Stored records:
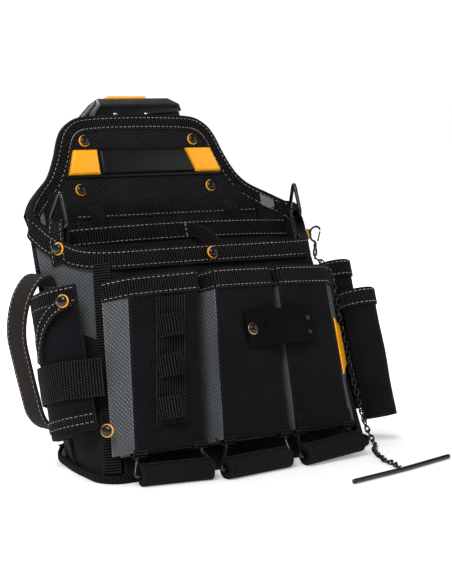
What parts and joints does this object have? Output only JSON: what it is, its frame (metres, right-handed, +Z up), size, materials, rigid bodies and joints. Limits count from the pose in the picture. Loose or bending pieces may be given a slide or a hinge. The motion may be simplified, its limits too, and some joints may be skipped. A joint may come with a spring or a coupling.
{
  "type": "electrician tool pouch",
  "caption": "Belt-worn electrician's tool pouch: stiff back board with a clip-on hub, open compartment, front pockets on wire bails, side pockets, loops and a tape chain.",
  "frame": {"origin": "centre of the pouch's box at the floor it stands on, chain and bar left out", "axes": "+Z up, +X to the wearer's left as the pouch is seen from in front (screen right), +Y towards the back board and the belt clip"},
  "size_m": [0.3915, 0.3834, 0.357],
  "materials": {
    "twill": "coarse black polyester twill with a coated back",
    "gusset_weave": "mid grey ballistic weave",
    "webbing": "ribbed black webbing with off-white lock stitches",
    "strap_leather": "stiff brown-black laminated strap",
    "moulded_base": "coated black base cloth over a stiffener",
    "black_plastic": "satin black moulded plastic",
    "orange_plastic": "glossy orange moulded plastic",
    "black_steel": "glossy black painted steel",
    "bright_steel": "bright zinc-plated steel",
    "brass_rivet": "dull brass tubular rivet"
  },
  "bodies": {
    "pouch": {"back_board": "twill", "board_binding": "webbing", "left_wing": "gusset_weave", "right_wing": "gusset_weave", "back_lower_wall": "twill", "base_panel": "moulded_base", "base_binding": "webbing", "left_gusset": "gusset_weave", "right_gusset": "gusset_weave", "corner_bindings": "webbing", "front_panel": "twill", "rim_band": "webbing", "hub_housing": "black_plastic", "hub_screws": "bright_steel", "name_plate": "black_plastic", "name_plate_caps": "orange_plastic", "name_plate_base": "black_plastic", "rivets": "black_steel", "rivet_rings": "orange_plastic", "inner_pocket_back": "twill", "inner_pocket_back_webbing": "webbing", "pen_loops": "webbing", "divider_panel": "twill", "divider_webbing": "webbing", "ring_tabs": "webbing", "front_pocket_left": "twill", "front_pocket_center": "twill", "front_pocket_right": "twill", "pocket_gussets": "gusset_weave", "pocket_webbing": "webbing", "bit_loop_strip": "webbing", "bit_loops": "webbing", "tape_clip": "black_steel", "tape_clip_rivets": "brass_rivet", "side_tag": "orange_plastic", "bail_left": "black_steel", "bail_center": "black_steel", "bail_right": "black_steel", "bail_rolls": "webbing", "bail_tabs": "webbing", "hammer_loop": "strap_leather", "side_pocket": "twill", "side_pocket_webbing": "webbing", "elastic_band": "webbing", "sling_strap": "webbing", "upper_sleeve": "twill", "lower_sleeve": "twill", "sleeve_webbing": "webbing", "snap_hook": "black_steel", "tape_chain": "black_steel", "tape_bar": "black_steel"},
    "button": {"release_button": "orange_plastic", "button_spring": "bright_steel"},
    "latch": {"latch_plate": "bright_steel"},
    "belt_clip": {"belt_clip": "black_plastic"},
    "left_ring": {"left_ring": "black_steel"},
    "right_ring": {"right_ring": "black_steel"},
    "snap_gate": {"snap_gate": "black_steel"}
  },
  "joints": [
    {"name": "button_press", "type": "slide", "parent": "pouch", "child": "button", "axis": [0, -0.3256, -0.9455], "range_m": [0, 0.003], "stiffness_N_per_m": 400},
    {"name": "latch_slide", "type": "slide", "parent": "pouch", "child": "latch", "axis": [0, -0.9455, 0.3256], "range_m": [0, 0.003]},
    {"name": "clip_slide", "type": "slide", "parent": "pouch", "child": "belt_clip", "axis": [0, -0.3256, -0.9455], "range_m": [0, 0.045]},
    {"name": "left_ring_swing", "type": "hinge", "parent": "pouch", "child": "left_ring", "pos_m": [-0.14015, 0.0163, 0.23133], "axis": [0.1941, -0.9801, -0.0415], "range_deg": [-70, 60]},
    {"name": "right_ring_swing", "type": "hinge", "parent": "pouch", "child": "right_ring", "pos_m": [0.14185, 0.0163, 0.23133], "axis": [0.1941, 0.9801, 0.0415], "range_deg": [-70, 60]},
    {"name": "gate_open", "type": "hinge", "parent": "pouch", "child": "snap_gate", "pos_m": [0.13785, -0.0324, 0.2074], "axis": [-0.5029, -0.8643, 0], "range_deg": [0, 25], "stiffness_Nm_per_rad": 0.004}
  ],
  "couplings": [
    {"joint": "latch_slide", "follows": "button_press", "ratio": 1}
  ]
}
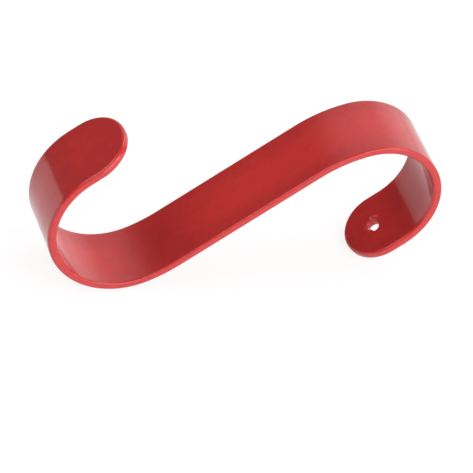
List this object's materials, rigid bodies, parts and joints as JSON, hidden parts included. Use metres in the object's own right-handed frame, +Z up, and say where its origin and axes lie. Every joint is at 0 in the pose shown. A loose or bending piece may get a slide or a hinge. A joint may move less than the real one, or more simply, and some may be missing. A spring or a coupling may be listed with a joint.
{
  "type": "utility hook",
  "caption": "Flat strip hook bent into an S, with two open loops, round ends and one small hanging hole in one tip.",
  "frame": {"origin": "on the table under the middle of the hook's length, halfway across the strip", "axes": "+X along the hook's length, from the left loop to the right loop; +Y across the strip; +Z up from the table that the hook stands on"},
  "size_m": [0.159, 0.0304, 0.0679],
  "materials": {
    "red_coating": "gloss"
  },
  "bodies": {
    "root": {"hook_strip": "red_coating"}
  },
  "joints": []
}
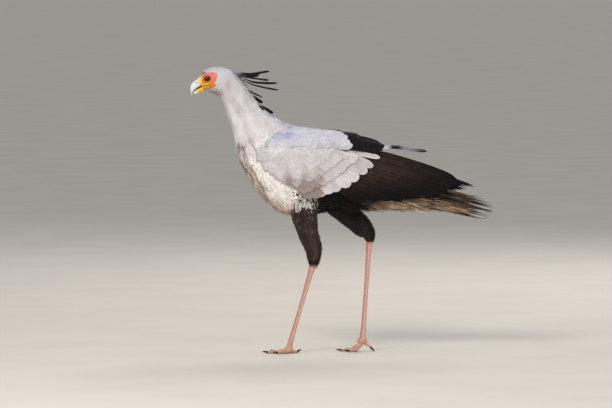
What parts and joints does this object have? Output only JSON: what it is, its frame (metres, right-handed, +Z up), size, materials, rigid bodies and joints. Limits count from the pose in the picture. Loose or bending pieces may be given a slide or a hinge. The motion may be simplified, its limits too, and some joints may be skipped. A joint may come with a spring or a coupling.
{
  "type": "secretary bird",
  "caption": "Life-size long-legged bird of prey in mid stride, with folded wings, a loose crest of plumes, a hooked bill and a long tail.",
  "frame": {"origin": "on the floor, under the middle of the bird's bounding box", "axes": "+Z up, the bird walks towards -X, its left side is at -Y"},
  "size_m": [0.9026, 0.1758, 0.858],
  "materials": {
    "grey_plumage": "matt, soft",
    "pale_plumage": "matt, soft",
    "slate_plumage": "matt",
    "dark_plumage": "matt",
    "horn": "satin",
    "yellow_horn": "satin",
    "eye": "polished, wet",
    "scaly_skin": "dry scales",
    "claw": "satin"
  },
  "bodies": {
    "root": {"head": "grey_plumage", "bill_upper": "horn", "bill_lower": "yellow_horn", "eye_left": "eye", "eye_right": "eye", "neck": "grey_plumage", "torso": "pale_plumage", "tail": "dark_plumage", "wing_left": "slate_plumage", "wing_right": "slate_plumage", "thigh_left": "dark_plumage", "thigh_right": "dark_plumage", "tarsus_left": "scaly_skin", "tarsus_right": "scaly_skin", "foot_left": "scaly_skin", "foot_right": "scaly_skin", "claw_middle_left": "claw", "claw_inner_left": "claw", "claw_outer_left": "claw", "claw_hind_left": "claw", "claw_middle_right": "claw", "claw_inner_right": "claw", "claw_outer_right": "claw", "claw_hind_right": "claw"}
  },
  "joints": []
}
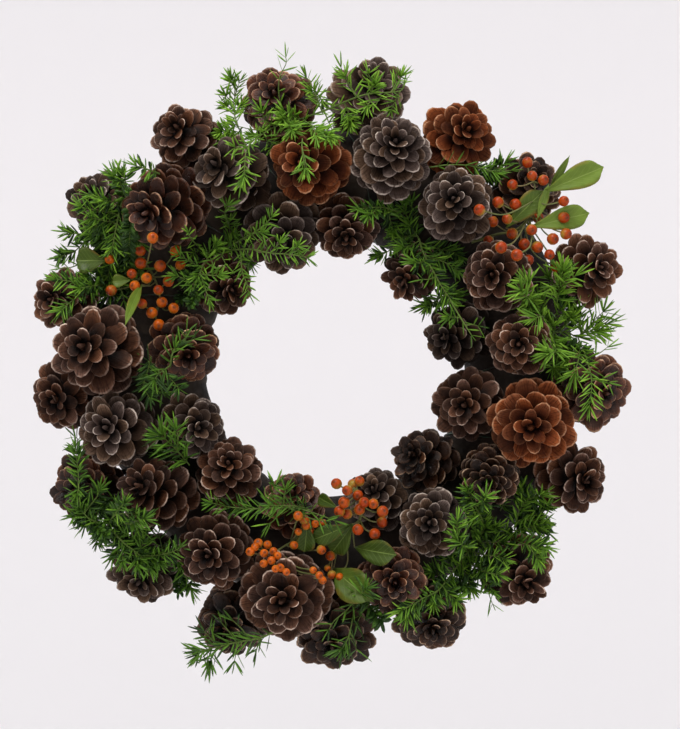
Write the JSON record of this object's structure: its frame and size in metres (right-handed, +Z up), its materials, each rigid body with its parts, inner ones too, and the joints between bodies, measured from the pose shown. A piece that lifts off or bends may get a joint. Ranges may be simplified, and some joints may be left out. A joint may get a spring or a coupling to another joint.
{
  "type": "pinecone wreath",
  "caption": "Round wreath of open pine cones wired in three rows on a half-round ring, with sprigs of fern greenery and orange berries, and a wire loop to hang it by.",
  "frame": {"origin": "the point inside the hanging loop that bears on a nail, over the middle of the wreath's top", "axes": "+Z up, the decorated front faces -Y, the flat back faces +Y, +X is to the right seen from the front"},
  "size_m": [0.4021, 0.1046, 0.4098],
  "materials": {
    "tape_brown": "matte floral tape",
    "wire": "dull galvanised wire",
    "cone_brown": "dry woody scales with paler rims",
    "cone_dark": "dark woody scales, slightly glossy",
    "cone_grey": "weathered grey woody scales",
    "cone_red": "red-brown glossy woody scales",
    "cone_orange": "orange-brown matte woody scales",
    "fern_green": "fresh needle-like leaves, satin",
    "leaf_green": "oval leaves, semi-gloss",
    "berry_orange": "smooth berries with dark calyx ends",
    "twig_green": "thin green-brown twigs and stalks"
  },
  "bodies": {
    "root": {"base_ring": "tape_brown", "hanging_loop": "wire", "cone_01": "cone_grey", "cone_02": "cone_grey", "cone_03": "cone_brown", "cone_04": "cone_brown", "cone_05": "cone_orange", "cone_06": "cone_dark", "cone_07": "cone_grey", "cone_08": "cone_red", "cone_09": "cone_brown", "cone_10": "cone_brown", "cone_11": "cone_brown", "cone_12": "cone_grey", "cone_13": "cone_brown", "cone_14": "cone_red", "cone_15": "cone_grey", "cone_16": "cone_orange", "cone_17": "cone_brown", "cone_18": "cone_brown", "cone_19": "cone_grey", "cone_20": "cone_brown", "cone_21": "cone_dark", "cone_22": "cone_grey", "cone_23": "cone_red", "cone_24": "cone_brown", "cone_25": "cone_grey", "cone_26": "cone_red", "cone_27": "cone_brown", "cone_28": "cone_grey", "cone_29": "cone_grey", "cone_30": "cone_orange", "cone_31": "cone_dark", "cone_32": "cone_brown", "cone_33": "cone_red", "cone_34": "cone_brown", "cone_35": "cone_brown", "cone_36": "cone_dark", "cone_37": "cone_dark", "cone_38": "cone_dark", "cone_39": "cone_grey", "cone_40": "cone_red", "cone_41": "cone_brown", "cone_42": "cone_brown", "cone_43": "cone_grey", "cone_44": "cone_brown", "cone_45": "cone_red", "green_top": "fern_green", "green_upper_right": "fern_green", "green_right": "fern_green", "green_lower_right": "fern_green", "green_bottom": "fern_green", "green_lower_left": "fern_green", "green_inner_bottom": "fern_green", "green_left": "fern_green", "green_upper_left": "fern_green", "green_inner_top": "fern_green", "berries_left": "berry_orange", "berries_right": "berry_orange", "berries_bottom": "berry_orange"}
  },
  "joints": []
}
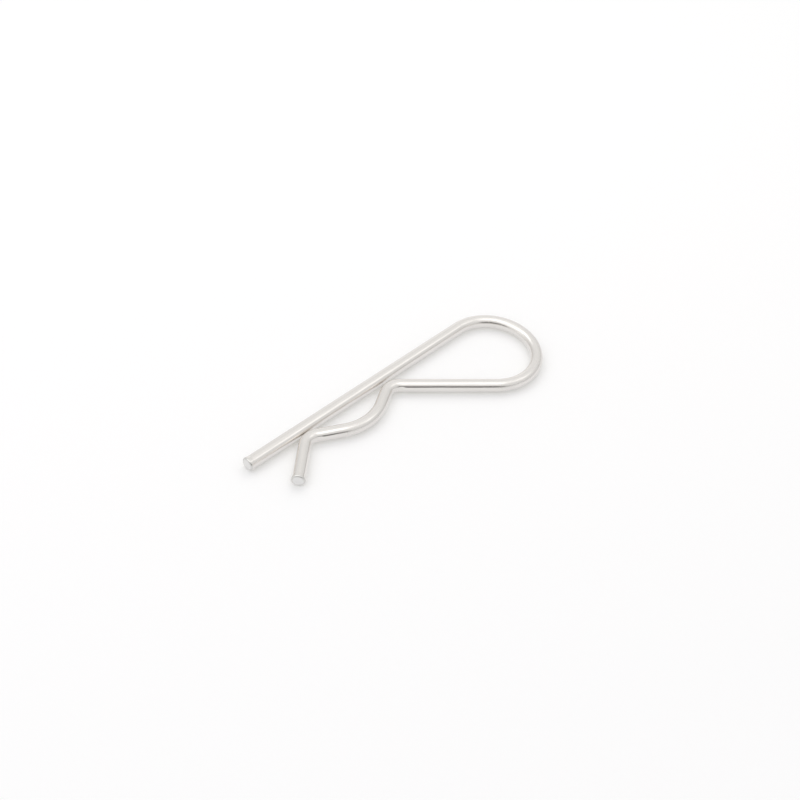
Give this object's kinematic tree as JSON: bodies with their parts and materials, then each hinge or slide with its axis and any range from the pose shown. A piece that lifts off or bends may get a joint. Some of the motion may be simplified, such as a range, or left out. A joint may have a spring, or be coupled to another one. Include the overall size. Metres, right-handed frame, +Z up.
{
  "type": "hitch r clip",
  "caption": "Spring wire R clip with a straight leg, a round pull loop and a humped leg that snaps over a shaft to lock it.",
  "frame": {"origin": "on the surface the clip lies on, under the middle of its bounding box", "axes": "+X along the straight leg towards the pull loop, +Y from the humped leg towards the straight leg, +Z up out of the plane the wire is bent in"},
  "size_m": [0.0668, 0.021, 0.0027],
  "materials": {
    "spring_wire": "bright drawn spring wire, tumbled"
  },
  "bodies": {
    "root": {"clip_wire": "spring_wire"}
  },
  "joints": []
}
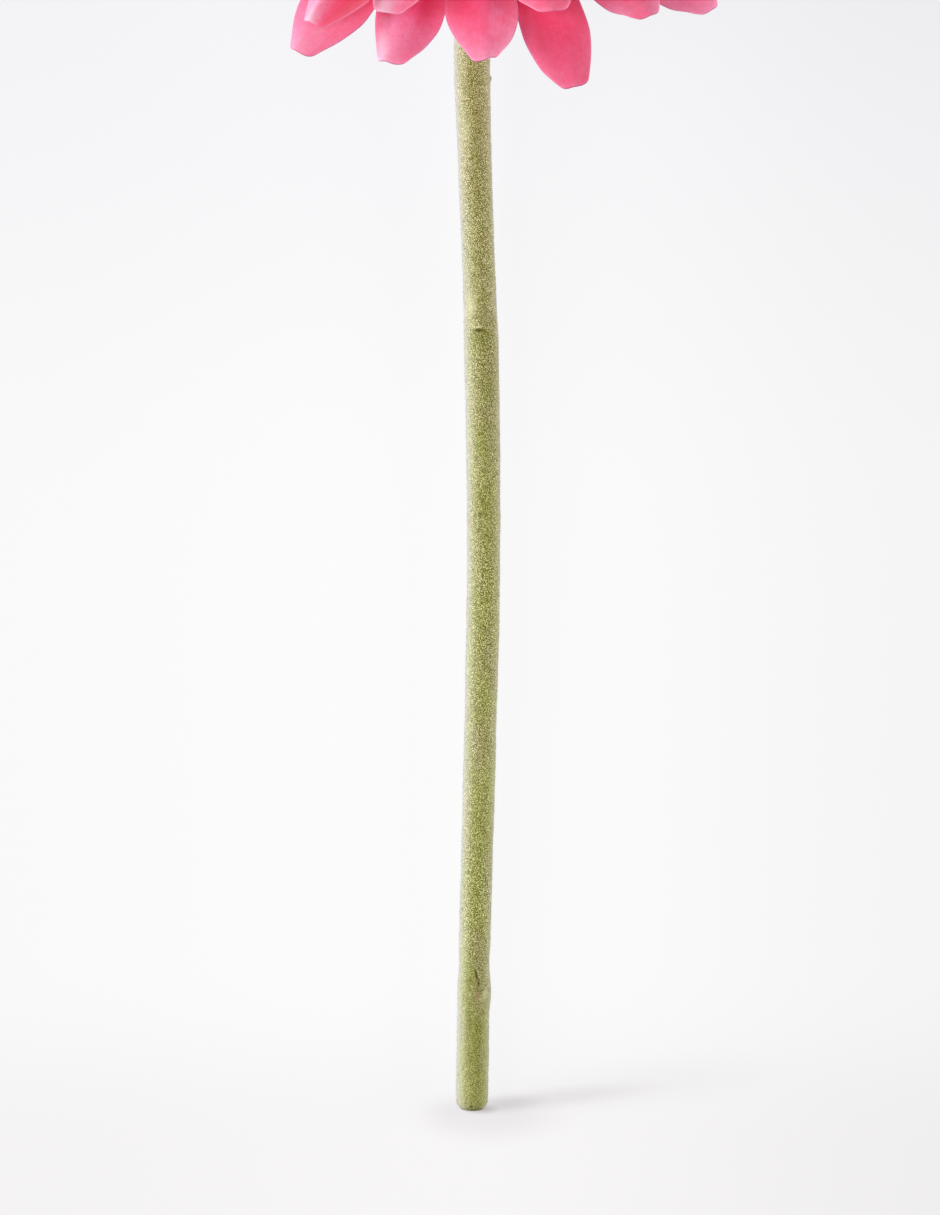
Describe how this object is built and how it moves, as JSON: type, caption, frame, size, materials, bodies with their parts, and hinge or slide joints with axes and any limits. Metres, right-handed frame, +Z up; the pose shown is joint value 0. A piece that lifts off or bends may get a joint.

What to work on: Only lines holding the string "lifts" are wanted; gather each one from the entries above.

Task response:
Write the JSON record of this object's structure: its frame and size in metres (right-handed, +Z up), its materials, each rigid body with its parts, inner ones too, and the joints between bodies, measured from the pose shown. A piece that lifts off or bends may get a joint. Ranges may be simplified, and some joints may be left out. A joint may get a spring or a coupling to another joint.
Give this object's kinematic tree as JSON: bodies with their parts and materials, then each hinge or slide with its axis and any range from the pose shown. A piece that lifts off or bends may get a joint. Some of the motion may be simplified, such as a range, or left out. A joint may have a spring, or be coupled to another one. Include the overall size. Metres, right-handed frame, +Z up.
Describe how this object is built and how it moves, as JSON: type, caption, frame, size, materials, bodies with their parts, and hinge or slide joints with axes and any limits. Metres, right-handed frame, +Z up; the pose shown is joint value 0. A piece that lifts off or bends may get a joint.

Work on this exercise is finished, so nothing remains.